*Exercise prompt*
Transcribe, verbatim, every line from the start of the entries through the line that contains "# The origin"; include both boundary lines and omit all others.

- - - - -

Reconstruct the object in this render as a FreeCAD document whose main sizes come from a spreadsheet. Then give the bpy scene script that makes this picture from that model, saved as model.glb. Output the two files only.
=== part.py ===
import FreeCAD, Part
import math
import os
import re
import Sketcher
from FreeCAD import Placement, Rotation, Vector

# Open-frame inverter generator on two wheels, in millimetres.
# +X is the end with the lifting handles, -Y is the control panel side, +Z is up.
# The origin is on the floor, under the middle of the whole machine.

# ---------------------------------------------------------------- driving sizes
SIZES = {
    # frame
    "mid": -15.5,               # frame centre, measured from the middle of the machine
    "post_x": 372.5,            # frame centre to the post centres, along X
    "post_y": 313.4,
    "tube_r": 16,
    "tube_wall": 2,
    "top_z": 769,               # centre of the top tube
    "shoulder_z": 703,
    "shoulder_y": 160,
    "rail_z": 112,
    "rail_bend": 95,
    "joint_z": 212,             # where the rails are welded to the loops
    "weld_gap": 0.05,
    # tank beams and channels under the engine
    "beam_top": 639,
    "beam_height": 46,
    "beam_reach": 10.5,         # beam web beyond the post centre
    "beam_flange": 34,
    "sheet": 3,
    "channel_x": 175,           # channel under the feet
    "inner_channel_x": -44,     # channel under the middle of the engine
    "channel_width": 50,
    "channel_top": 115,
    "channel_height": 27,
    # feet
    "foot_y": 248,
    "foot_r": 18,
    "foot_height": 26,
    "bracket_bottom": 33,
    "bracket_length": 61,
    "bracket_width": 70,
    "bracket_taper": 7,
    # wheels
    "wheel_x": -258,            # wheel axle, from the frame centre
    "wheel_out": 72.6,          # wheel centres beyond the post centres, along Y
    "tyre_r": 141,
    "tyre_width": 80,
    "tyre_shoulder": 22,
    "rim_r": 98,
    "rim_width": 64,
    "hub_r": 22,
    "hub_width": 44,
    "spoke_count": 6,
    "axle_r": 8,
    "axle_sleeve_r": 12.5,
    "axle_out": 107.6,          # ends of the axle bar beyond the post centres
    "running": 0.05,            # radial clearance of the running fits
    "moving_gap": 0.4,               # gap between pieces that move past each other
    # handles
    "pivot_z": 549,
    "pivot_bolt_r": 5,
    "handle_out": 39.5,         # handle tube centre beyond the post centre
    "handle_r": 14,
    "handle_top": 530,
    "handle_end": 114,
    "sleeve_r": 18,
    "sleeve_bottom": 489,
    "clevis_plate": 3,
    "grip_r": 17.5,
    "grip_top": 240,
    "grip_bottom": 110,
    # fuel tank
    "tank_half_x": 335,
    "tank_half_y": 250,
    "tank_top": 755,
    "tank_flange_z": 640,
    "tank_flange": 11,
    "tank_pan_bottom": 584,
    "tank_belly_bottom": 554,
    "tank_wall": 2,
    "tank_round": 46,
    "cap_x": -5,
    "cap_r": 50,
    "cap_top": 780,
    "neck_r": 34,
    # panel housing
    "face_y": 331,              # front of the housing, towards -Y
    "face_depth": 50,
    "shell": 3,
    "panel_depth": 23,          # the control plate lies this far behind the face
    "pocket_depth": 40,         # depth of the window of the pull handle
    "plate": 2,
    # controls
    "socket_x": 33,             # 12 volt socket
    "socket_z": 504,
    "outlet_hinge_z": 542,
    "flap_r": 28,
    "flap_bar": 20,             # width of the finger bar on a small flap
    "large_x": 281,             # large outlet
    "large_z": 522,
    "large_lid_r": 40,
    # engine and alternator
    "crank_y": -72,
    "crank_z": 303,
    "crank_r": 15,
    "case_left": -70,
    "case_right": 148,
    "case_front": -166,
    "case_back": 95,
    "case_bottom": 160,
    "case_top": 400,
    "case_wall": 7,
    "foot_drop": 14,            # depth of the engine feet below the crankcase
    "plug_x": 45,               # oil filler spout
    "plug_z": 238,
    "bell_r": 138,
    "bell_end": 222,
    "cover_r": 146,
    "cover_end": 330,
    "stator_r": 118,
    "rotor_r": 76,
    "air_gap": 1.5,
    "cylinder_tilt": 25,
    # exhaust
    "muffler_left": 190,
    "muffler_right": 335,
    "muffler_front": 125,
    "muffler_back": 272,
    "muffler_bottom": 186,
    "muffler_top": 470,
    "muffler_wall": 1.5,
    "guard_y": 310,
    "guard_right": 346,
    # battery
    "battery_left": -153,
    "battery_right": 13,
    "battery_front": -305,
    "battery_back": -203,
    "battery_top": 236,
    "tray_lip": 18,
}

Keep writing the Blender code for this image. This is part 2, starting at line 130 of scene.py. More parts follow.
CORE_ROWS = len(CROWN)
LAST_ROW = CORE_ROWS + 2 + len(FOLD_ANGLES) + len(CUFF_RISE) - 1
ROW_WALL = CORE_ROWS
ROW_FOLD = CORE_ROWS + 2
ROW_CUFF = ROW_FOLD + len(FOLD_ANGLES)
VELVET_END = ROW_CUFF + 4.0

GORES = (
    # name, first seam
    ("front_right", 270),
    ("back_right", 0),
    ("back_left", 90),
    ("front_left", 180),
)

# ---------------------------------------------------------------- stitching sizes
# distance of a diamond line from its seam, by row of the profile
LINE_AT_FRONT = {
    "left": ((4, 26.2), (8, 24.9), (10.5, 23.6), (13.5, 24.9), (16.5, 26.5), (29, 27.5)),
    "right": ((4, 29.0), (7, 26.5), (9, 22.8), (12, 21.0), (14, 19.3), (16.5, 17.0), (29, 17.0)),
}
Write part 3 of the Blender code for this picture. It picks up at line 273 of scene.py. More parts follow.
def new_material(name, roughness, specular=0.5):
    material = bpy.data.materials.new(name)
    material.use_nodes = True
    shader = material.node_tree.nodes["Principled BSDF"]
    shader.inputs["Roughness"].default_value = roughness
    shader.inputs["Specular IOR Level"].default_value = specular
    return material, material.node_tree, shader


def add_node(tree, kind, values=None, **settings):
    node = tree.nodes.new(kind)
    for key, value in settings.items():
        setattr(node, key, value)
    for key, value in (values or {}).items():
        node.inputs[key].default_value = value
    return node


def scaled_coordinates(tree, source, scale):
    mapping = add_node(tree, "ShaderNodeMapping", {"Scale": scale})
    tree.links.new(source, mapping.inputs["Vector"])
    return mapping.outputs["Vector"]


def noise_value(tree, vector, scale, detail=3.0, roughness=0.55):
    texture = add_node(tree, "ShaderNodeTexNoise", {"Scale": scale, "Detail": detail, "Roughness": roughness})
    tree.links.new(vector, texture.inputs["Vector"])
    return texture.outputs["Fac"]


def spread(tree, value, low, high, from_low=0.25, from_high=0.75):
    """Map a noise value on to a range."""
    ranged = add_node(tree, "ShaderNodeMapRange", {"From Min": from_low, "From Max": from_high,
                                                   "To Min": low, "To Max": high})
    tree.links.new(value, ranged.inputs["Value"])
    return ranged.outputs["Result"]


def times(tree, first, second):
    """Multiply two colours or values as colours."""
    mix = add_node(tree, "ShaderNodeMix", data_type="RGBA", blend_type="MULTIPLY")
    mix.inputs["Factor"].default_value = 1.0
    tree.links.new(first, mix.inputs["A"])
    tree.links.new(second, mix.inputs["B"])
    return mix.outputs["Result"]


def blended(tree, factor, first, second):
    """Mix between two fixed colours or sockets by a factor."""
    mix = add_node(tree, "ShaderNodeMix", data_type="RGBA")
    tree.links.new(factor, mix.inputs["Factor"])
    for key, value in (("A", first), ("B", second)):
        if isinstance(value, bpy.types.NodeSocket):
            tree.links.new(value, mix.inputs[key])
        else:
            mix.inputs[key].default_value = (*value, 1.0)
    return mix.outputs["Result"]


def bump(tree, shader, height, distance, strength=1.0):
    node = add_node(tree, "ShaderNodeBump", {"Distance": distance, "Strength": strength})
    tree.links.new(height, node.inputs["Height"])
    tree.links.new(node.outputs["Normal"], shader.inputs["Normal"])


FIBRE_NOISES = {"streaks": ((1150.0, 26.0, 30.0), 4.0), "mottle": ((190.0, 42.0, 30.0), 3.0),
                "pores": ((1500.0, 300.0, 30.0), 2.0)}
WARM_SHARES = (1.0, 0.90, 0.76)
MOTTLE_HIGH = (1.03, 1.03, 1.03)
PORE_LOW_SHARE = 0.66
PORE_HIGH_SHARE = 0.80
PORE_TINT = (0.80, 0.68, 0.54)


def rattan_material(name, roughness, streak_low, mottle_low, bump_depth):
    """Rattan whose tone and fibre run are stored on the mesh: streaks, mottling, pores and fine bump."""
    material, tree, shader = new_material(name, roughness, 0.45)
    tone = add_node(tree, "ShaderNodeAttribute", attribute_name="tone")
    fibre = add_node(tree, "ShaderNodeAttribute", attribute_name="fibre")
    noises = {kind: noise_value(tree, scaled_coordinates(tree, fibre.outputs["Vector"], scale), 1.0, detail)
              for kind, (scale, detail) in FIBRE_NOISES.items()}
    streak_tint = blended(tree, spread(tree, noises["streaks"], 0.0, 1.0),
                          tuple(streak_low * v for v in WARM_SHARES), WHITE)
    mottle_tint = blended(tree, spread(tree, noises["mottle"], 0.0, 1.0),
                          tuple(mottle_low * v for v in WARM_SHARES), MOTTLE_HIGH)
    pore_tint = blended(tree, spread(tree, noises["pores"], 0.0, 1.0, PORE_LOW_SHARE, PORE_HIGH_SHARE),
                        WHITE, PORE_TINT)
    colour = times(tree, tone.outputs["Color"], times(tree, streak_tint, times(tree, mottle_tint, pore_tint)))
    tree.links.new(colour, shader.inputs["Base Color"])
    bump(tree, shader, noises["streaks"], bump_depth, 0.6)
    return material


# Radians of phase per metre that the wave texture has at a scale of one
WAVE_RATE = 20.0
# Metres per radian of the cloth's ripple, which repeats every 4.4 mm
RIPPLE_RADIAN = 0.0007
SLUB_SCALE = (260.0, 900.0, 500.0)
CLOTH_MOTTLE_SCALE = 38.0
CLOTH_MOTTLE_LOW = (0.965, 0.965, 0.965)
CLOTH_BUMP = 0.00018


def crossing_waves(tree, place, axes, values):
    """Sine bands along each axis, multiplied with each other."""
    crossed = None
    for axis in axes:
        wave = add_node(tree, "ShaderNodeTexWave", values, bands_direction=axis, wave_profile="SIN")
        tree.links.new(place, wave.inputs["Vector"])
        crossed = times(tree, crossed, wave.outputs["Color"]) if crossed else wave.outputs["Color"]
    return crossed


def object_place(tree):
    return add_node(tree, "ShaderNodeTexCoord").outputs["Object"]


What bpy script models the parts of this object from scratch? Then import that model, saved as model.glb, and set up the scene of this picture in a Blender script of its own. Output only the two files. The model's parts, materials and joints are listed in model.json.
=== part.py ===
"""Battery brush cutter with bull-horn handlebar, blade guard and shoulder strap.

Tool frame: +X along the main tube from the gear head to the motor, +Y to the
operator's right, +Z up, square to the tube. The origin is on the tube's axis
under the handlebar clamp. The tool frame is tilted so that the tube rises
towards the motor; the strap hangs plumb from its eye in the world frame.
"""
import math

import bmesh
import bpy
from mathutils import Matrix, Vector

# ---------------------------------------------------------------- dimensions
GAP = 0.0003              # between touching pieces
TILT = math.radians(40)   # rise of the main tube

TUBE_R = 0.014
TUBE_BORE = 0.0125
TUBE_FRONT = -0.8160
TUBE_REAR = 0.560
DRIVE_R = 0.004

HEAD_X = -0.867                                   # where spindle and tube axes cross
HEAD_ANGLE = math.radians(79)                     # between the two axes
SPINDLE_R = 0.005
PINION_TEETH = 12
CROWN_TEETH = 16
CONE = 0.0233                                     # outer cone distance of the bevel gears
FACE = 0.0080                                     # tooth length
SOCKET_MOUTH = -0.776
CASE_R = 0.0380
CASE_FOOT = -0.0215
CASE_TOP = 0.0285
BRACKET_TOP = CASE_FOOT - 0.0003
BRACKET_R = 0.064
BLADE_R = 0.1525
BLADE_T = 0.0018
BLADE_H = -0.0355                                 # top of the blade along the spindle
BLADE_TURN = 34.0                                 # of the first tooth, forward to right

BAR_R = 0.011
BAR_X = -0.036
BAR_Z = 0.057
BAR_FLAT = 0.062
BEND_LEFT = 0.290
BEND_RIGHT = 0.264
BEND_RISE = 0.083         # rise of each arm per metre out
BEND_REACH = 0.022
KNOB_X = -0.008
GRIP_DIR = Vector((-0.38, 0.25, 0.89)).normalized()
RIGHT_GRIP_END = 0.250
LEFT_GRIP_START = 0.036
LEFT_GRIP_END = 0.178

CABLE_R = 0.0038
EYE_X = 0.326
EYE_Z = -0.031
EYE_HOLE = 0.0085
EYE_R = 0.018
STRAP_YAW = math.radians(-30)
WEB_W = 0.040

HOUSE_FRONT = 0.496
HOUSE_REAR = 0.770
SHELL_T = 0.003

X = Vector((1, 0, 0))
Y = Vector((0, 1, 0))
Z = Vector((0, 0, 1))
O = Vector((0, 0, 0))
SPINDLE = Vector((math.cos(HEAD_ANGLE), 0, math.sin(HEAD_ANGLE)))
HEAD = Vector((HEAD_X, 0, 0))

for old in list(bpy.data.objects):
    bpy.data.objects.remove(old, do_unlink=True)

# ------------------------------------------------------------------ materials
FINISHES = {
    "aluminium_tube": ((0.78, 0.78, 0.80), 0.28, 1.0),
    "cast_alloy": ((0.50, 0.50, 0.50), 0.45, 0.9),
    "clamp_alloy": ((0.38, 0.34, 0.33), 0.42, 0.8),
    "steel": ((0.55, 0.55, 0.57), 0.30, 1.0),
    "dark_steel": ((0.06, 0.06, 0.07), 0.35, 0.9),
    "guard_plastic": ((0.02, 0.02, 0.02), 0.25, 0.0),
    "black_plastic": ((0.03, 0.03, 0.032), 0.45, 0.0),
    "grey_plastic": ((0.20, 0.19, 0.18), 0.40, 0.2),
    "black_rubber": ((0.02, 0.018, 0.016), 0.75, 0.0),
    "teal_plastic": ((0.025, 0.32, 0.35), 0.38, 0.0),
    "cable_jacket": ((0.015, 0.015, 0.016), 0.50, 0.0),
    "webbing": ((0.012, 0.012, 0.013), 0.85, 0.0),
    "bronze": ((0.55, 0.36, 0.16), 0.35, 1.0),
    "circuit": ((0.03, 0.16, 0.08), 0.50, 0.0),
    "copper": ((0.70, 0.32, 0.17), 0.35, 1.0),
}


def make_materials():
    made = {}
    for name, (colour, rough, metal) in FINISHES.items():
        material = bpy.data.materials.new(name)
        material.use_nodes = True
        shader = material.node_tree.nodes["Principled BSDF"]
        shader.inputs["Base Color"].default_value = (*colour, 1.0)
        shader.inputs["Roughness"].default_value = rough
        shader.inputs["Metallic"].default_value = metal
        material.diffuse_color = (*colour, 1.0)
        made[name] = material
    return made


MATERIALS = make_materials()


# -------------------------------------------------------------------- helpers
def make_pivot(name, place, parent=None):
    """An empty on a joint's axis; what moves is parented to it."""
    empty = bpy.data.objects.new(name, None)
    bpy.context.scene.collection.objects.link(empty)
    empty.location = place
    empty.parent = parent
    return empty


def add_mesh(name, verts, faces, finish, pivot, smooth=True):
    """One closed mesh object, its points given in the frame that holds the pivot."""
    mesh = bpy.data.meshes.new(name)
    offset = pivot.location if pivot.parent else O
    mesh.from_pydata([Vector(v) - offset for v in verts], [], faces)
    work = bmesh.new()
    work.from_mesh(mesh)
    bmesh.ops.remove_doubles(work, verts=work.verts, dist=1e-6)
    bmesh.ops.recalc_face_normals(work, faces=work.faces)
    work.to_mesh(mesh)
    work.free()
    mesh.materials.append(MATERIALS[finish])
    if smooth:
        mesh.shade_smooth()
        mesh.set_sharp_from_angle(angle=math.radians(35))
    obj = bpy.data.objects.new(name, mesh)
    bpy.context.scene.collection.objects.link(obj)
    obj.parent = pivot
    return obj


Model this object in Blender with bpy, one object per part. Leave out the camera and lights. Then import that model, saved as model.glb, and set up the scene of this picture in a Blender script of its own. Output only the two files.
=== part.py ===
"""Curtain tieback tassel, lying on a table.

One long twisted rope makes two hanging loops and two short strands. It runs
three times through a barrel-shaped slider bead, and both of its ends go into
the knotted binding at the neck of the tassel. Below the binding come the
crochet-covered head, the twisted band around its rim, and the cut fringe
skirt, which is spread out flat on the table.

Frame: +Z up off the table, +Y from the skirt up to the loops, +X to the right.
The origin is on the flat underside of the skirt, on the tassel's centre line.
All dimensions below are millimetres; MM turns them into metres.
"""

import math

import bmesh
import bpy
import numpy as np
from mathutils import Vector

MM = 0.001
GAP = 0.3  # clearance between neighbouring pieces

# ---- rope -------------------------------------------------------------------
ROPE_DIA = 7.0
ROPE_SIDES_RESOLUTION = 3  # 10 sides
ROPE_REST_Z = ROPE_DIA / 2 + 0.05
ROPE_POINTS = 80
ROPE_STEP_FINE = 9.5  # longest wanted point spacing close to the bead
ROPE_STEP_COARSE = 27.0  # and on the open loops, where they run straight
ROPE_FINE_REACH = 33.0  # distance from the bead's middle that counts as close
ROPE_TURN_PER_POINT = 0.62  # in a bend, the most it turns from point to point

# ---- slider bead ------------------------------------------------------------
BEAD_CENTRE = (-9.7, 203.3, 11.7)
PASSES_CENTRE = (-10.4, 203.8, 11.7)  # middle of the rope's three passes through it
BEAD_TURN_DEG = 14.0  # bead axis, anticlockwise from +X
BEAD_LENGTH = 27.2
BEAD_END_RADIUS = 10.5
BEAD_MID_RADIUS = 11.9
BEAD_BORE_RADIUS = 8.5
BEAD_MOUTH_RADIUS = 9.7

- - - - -

*Expected output*
Reconstruct the object in this render as a FreeCAD document whose main sizes come from a spreadsheet. Then give the bpy scene script that makes this picture from that model, saved as model.glb. Output the two files only.
=== part.py ===
import FreeCAD, Part
import math
import os
import re
import Sketcher
from FreeCAD import Placement, Rotation, Vector

# Open-frame inverter generator on two wheels, in millimetres.
# +X is the end with the lifting handles, -Y is the control panel side, +Z is up.
# The origin is on the floor, under the middle of the whole machine.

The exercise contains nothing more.